Stacyrch140 · web-flow · commit 172880eea2a9 · 2026-02-23T18:54:30.000-05:00
Adding new paging results page
diff --git a/articles/governance/resource-graph/concepts/paging-results.md b/articles/governance/resource-graph/concepts/paging-results.md
@@ -0,0 +1,313 @@
+---
+title: Guidance for pagination
+description: Learn about paging results and pagination limitations.
+ms.date: 02/06/2026
+ms.topic: reference
+ms.custom: devx-track-csharp
+---
+
+# Guidance for pagination
+
+When it's necessary to break a result set into smaller sets of records for processing or because a result set would exceed the maximum allowed value of _1000_ returned records, use paging. The [REST API](/rest/api/azureresourcegraph/resourcegraph(2021-03-01)/resources/resources) `QueryResponse` provides values that indicate a results set was broken up: `resultTruncated` and `$skipToken`. `resultTruncated` is a Boolean value that informs the consumer if there are more records not returned in the response.

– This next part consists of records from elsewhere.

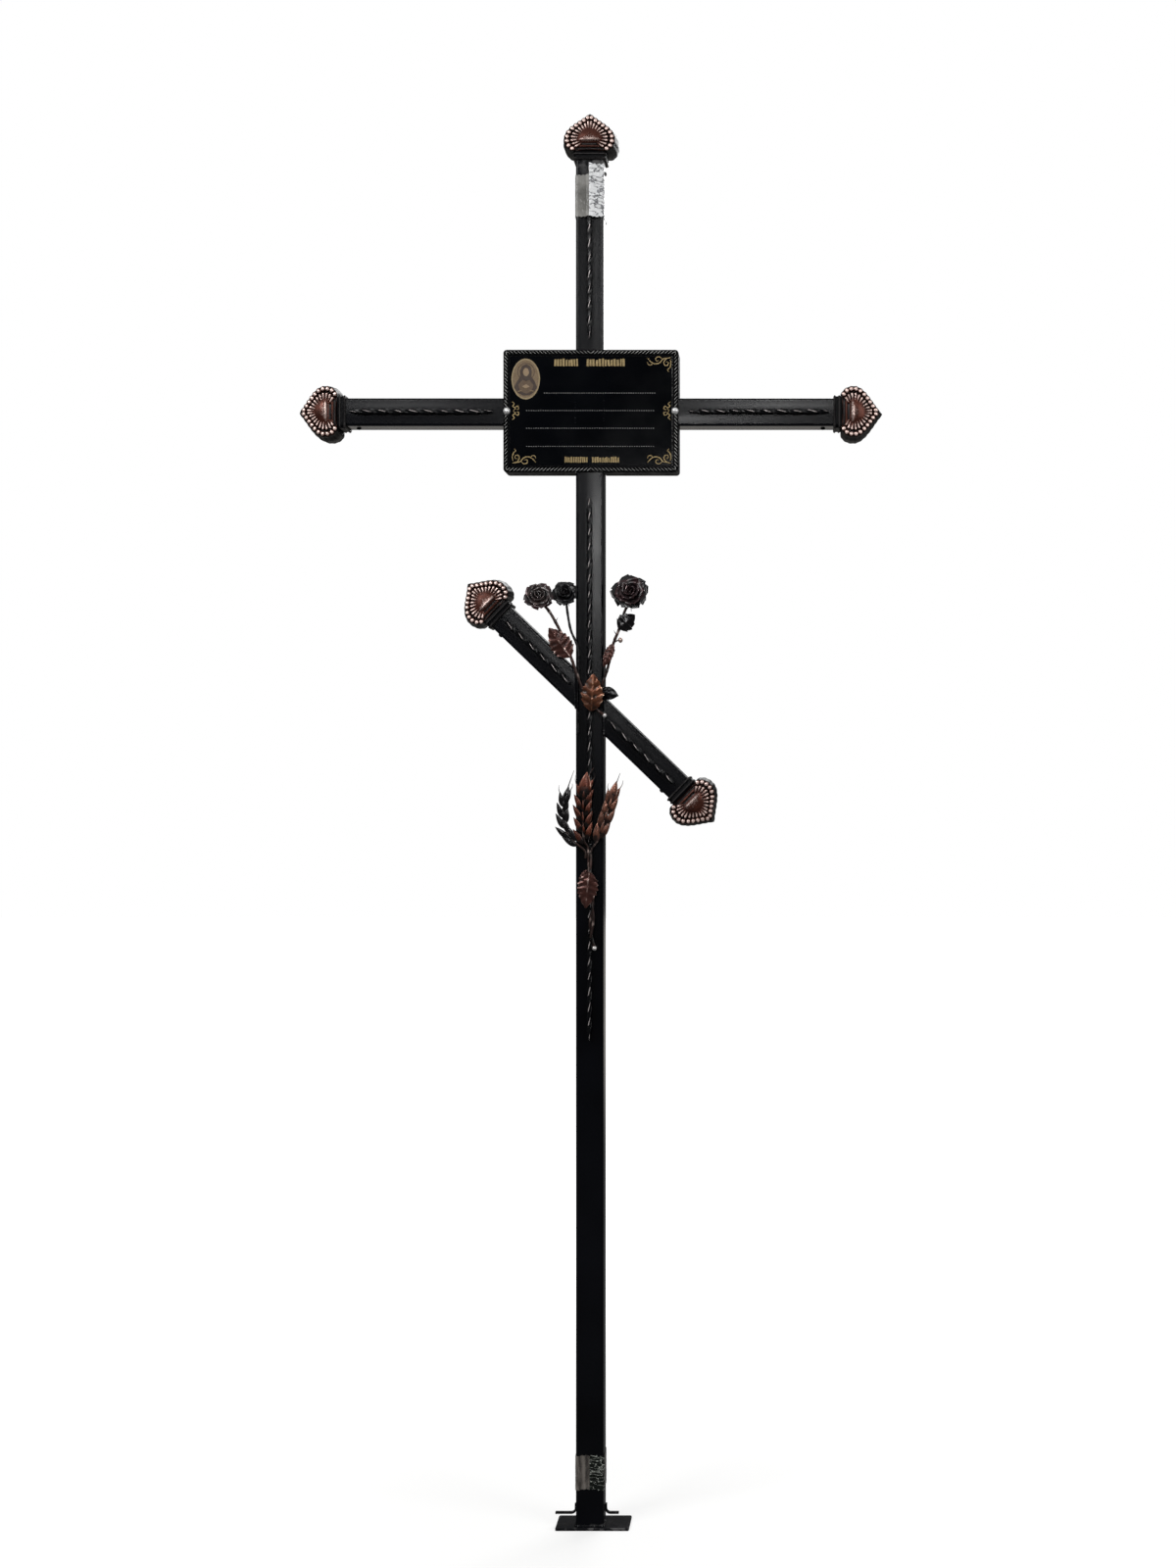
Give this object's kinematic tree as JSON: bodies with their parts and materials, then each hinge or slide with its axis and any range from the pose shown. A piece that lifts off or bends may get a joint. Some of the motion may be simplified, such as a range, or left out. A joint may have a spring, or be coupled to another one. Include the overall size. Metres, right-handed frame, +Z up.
{
  "type": "metal grave cross",
  "caption": "Tall grave marker cross of square steel tube with a slanted lower bar, spade-shaped end caps, name plate, twisted bars, metal roses and wheat ears.",
  "frame": {"origin": "underside of the foot plate, under the axis of the post", "axes": "+Z up the post, -Y the front with the name plate, +X to the right seen from the front"},
  "size_m": [0.8416, 0.0838, 2.0408],
  "materials": {
    "black_paint": "semi-gloss black enamel",
    "copper_paint": "black enamel brushed with copper red on the raised parts",
    "twisted_bars": "black enamel with grey and copper brushed along the edges",
    "bright_steel": "polished",
    "plate_print": "printed ornament in dull gold and grey",
    "clear_film": "clear wrapping film, wrinkled"
  },
  "bodies": {
    "root": {"anchor_left": "black_paint", "anchor_right": "black_paint", "arm_tube_left": "black_paint", "arm_tube_right": "black_paint", "bar_left": "twisted_bars", "bar_post": "twisted_bars", "bar_right": "twisted_bars", "bar_slant_lower": "twisted_bars", "bar_slant_upper": "twisted_bars", "bar_top": "twisted_bars", "cap_left": "copper_paint", "cap_right": "copper_paint", "cap_screw_left": "black_paint", "cap_screw_right": "black_paint", "cap_screw_slant_lower": "black_paint", "cap_screw_slant_upper": "black_paint", "cap_screw_top": "black_paint", "cap_slant_lower": "copper_paint", "cap_slant_upper": "copper_paint", "cap_top": "copper_paint", "ear_centre": "copper_paint", "ear_left": "copper_paint", "ear_right": "copper_paint", "ear_stem_long": "copper_paint", "ear_stem_short": "copper_paint", "foot_plate": "black_paint", "leaf_centre": "copper_paint", "leaf_left": "copper_paint", "leaf_lower": "copper_paint", "leaf_right": "copper_paint", "leaf_round": "black_paint", "leaf_small": "copper_paint", "name_plate": "black_paint", "plate_screw_left": "bright_steel", "plate_screw_right": "bright_steel", "post_tube": "black_paint", "rose_left": "copper_paint", "rose_middle": "black_paint", "rose_right": "copper_paint", "slant_tube_lower": "black_paint", "slant_tube_upper": "black_paint", "stem_left": "copper_paint", "stem_middle": "black_paint", "stem_right": "copper_paint"}
  },
  "joints": []
}
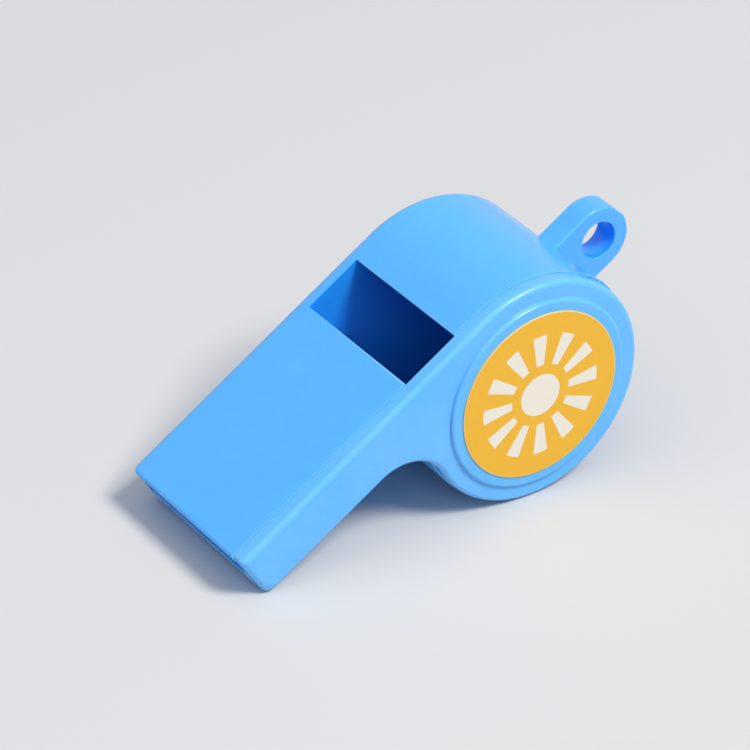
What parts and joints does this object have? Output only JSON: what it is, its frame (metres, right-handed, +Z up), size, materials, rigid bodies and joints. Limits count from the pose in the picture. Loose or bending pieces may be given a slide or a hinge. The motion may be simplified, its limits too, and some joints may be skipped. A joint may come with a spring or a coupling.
{
  "type": "pea whistle",
  "caption": "Plastic pea whistle with a flat mouthpiece, round drum, side cover, loose ball inside, round sticker and a lug for a lanyard.",
  "frame": {"origin": "middle of the footprint, on the table that the whistle lies on", "axes": "+Z up, with the drum and the mouthpiece's tip on the table. The mouthpiece points toward -X and down, the lug toward +X and up. The drum's axis lies along Y, and the side cover with its sticker faces -Y."},
  "size_m": [0.0508, 0.021, 0.0245],
  "materials": {
    "body_plastic": "satin moulded light blue plastic, slightly see-through",
    "cover_plastic": "satin moulded light blue plastic, slightly see-through",
    "sticker_paper": "printed paper with a smooth coat",
    "pea_cork": "matte cork"
  },
  "bodies": {
    "whistle": {"whistle_body": "body_plastic", "side_cover": "cover_plastic", "round_sticker": "sticker_paper"},
    "pea": {"pea": "pea_cork"}
  },
  "joints": [
    {"name": "pea_roll", "type": "hinge", "parent": "whistle", "child": "pea", "pos_m": [0.00866, 0.00011, 0.01225], "axis": [0, 1, 0], "continuous": true}
  ]
}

This condition can also be identified when the `count` property is less than the `totalRecords` property. `totalRecords` defines how many records that match the query.
+
+`resultTruncated` is `true` when there are less resources available than a query is requesting or when paging is disabled or when paging isn't possible because:
+
+- The query contains a `limit` or `sample`/`take` operator.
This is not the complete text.